You're kidding, right?
It was a REGULATION that created subprime lending in the first place. Minus CRA and anti-'redlining' laws (and the threat of federal lawsuits related thereto) banks would make loan decisions on the basis of a prospective borrowers' ability to repay. Period. Fan, Fred bundling and purchase of these debts for resale as assets are what made subprime lending economically feasible for banks. It was a taxpayer-financed gravy train. It was the total opposite of deregulation.
Profit-seeking shareholders own banks (for now). Would these loans, if not for taxpayer-guaranteed backstops against losses made possible by clearinghouses Fannie Mae and Freddie Mac, have been extended in the first place? If you believe this, you believe that bankers would knowingly lend money to people who couldn't repay it, thus guaranteeing a loss on each of these transactions.

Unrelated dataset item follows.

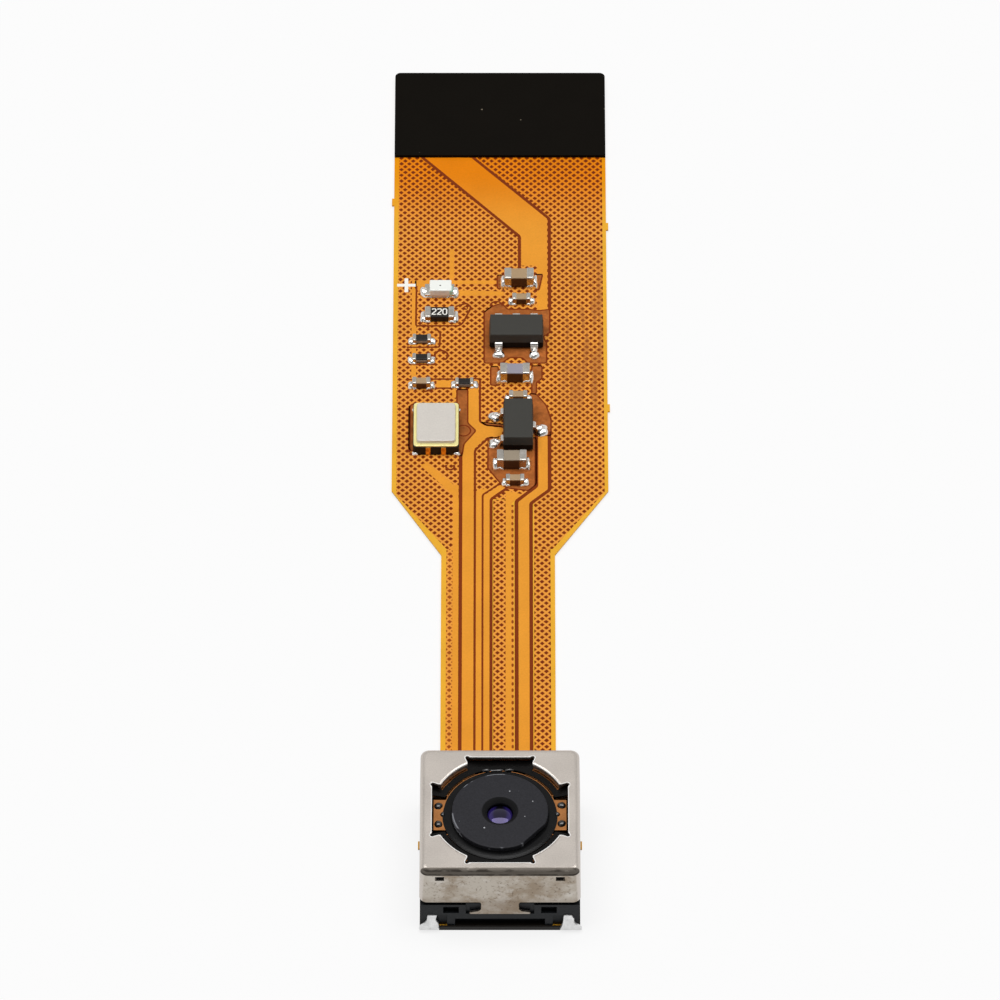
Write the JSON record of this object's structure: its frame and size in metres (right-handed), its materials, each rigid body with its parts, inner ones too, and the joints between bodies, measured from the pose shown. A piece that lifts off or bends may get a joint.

I thought bankers were greedy? Fool.
Your first Palin link doesn't include any mention of her. It's about the auto bailout. The second (the video), I stand corrected, I suppose. Thanks? The fact remains that Barack Obama was elected President on promises he clearly will not keep and you don't really have a response for the substance of what I wrote. Because I'm right. Not disingenuous or ill-informed. Right. Correct me if I'm wrong. $1.75 trillion deficit - not including the $1 trillion (interest payments) 'stimulus' package and the earmark-filled (I thought no earmarks?) $410 billion spending bill they passed this week. These are facts, no?
On Cheney, I stand half-corrected. He went to the Hill and browbeat a bunch of Congressman behind closed doors. Big deal. Still, I don't recall him playing a high-profile role in selling TARP to the public Neither Palin, for that matter, your link to a three-minute segment of an interview w/ Katie Couric notwithstanding. So on second thought, I don't stand corrected. In either case, neither Dick Cheney nor Sarah Palin is making these decisions these days. Your guy is. And he's not doing what he said he would. Change!
By the way, I hated TARP and made clear that I did at the time. Ditto the auto bailout. I'm about as harsh a critic of Bush as you'll meet these days on matters related to economics. What views do you hold that are not approved by politicians? Are deficits OK when Democrats are President? Always happy to debate ideas with fellow citizens, that's near-impossible to do with disciples.
Finally, I don't "blame" anyone for the mortgage meltdown other than economically-illiterate, demagogic politicians - R or D - who exploit citizens to further their own personal ambitions. Who said anything about the color of anyone's skin? Only you, my friend...
fmpolitics.com - Free Market Politics
It was a REGULATION that created subprime lending in the first place. Minus CRA and 'redlining,' banks would make loan decisions on the basis of a prospective borrowers' ability to repay. Period.
Fannie and Freddie had nothing to do with the predatory lenders going door to door in poor neighborhoods, signing up people to loans they knew they couldn't pay back (liar loans, anyone?) just so they could collect the originiation fee, sell the loan to an unsuspecting investor, and move on. I saw them at work in Cleveland. If you really believe the above statement, you've been brainwashed into believing GOP talking points. Fannie and Freddie did not underwrite the worst of the predatory loans, Wall Street did that.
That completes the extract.